I recommend this instead of the basic tools that come with Photoshop and Lightroom. These tools end up adding a lot more drama to the shots… and these tend to be the kind of black and white photos I prefer… but that’s just me.
Want to easily make faces look better? This is a great tool for that. It’s easy and fun to use. You’ll be impressed by the results.
But watch out, if you use it too hard, you’ll end up making people look like a bottle of lotion. You know that look, right? Where people look smooth enough to spread like hummus and their eyes pop out like white supernovas, burning into your retinas. You can go all extreme if you want to… but try to avoid the temptation. I suppose it’s cool that the tool allows you to slide into the cocoa-butter zone, but you’ll just have to treat your great new power with great responsibility.
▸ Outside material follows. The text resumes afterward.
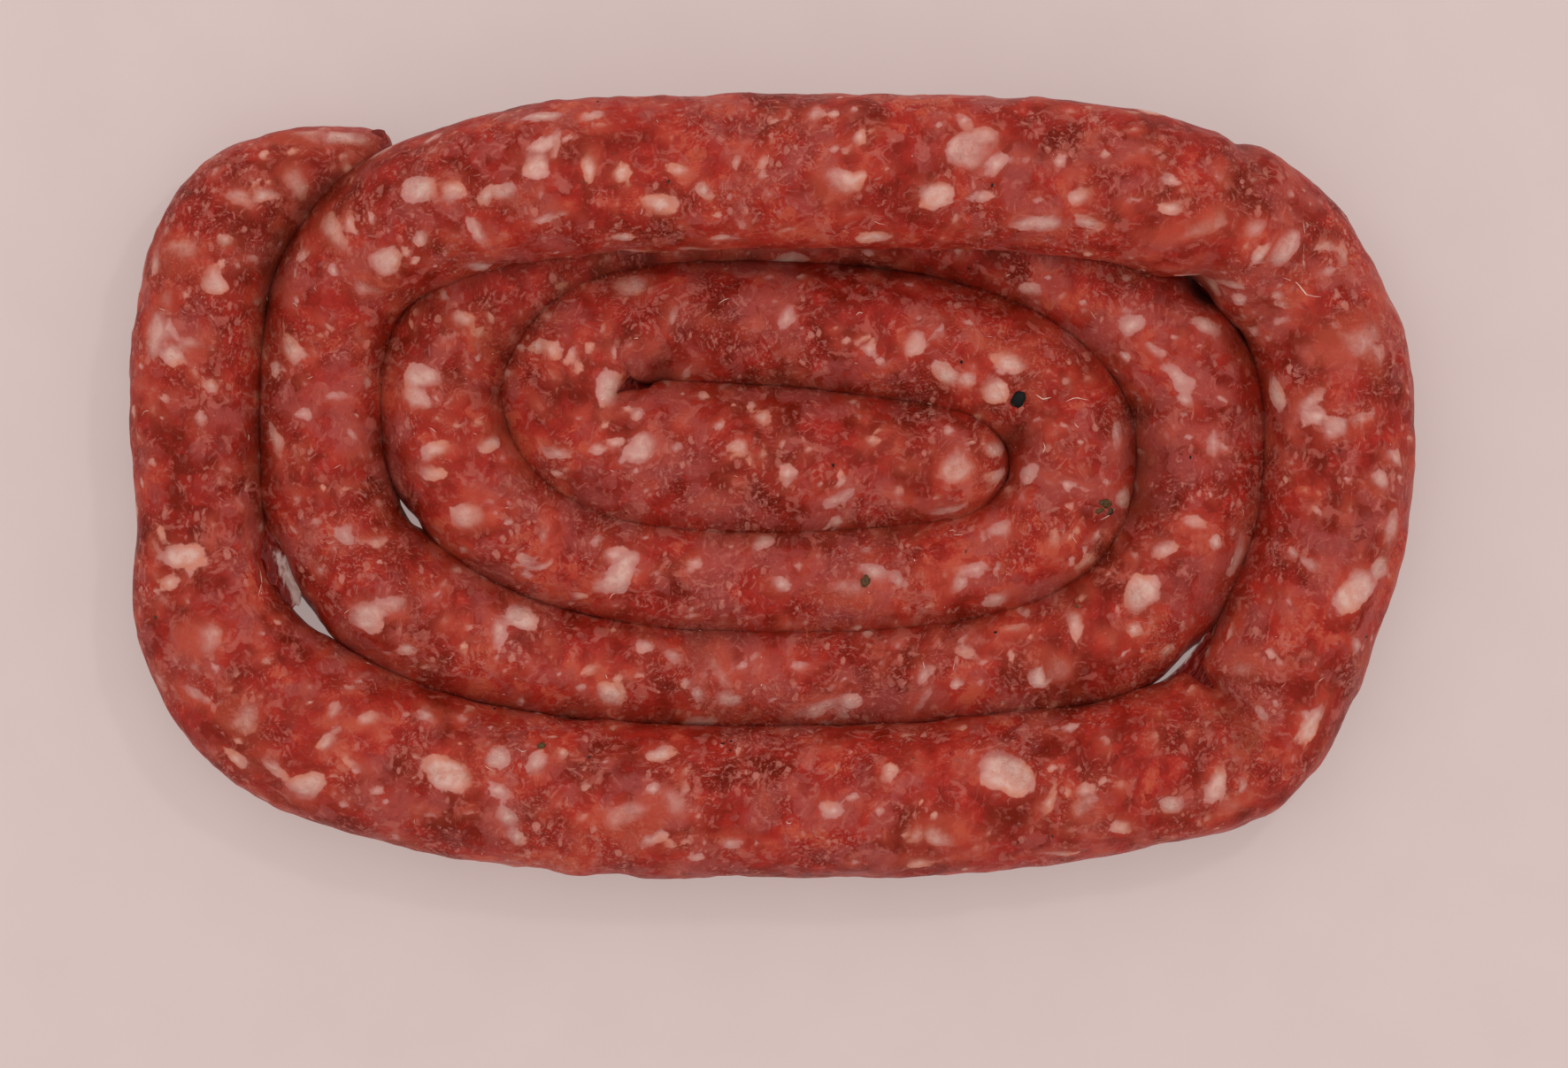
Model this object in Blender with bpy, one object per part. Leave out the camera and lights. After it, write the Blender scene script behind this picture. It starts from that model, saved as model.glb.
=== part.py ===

The new Perfect Portrait is very good at finding faces. If it can’t find the face, you can use a nifty little tool to tell the program where the eyes and mouth are. You can see how I used it to make this Japanese guy look even more Japanese-awesome!
Formerly, this was known as Genuine Fractals, which was a very nerdy name. I like how OnOne has consolidated everything down.
Above, you can see the options over on the right for making your image bigger. People use this tool a lot in commercial printing situations to make sure that when images are blown up that they don’t look to pixellated. I also use this tool all the time whenever I need to make a bigger-than-recommended print size! It’s great!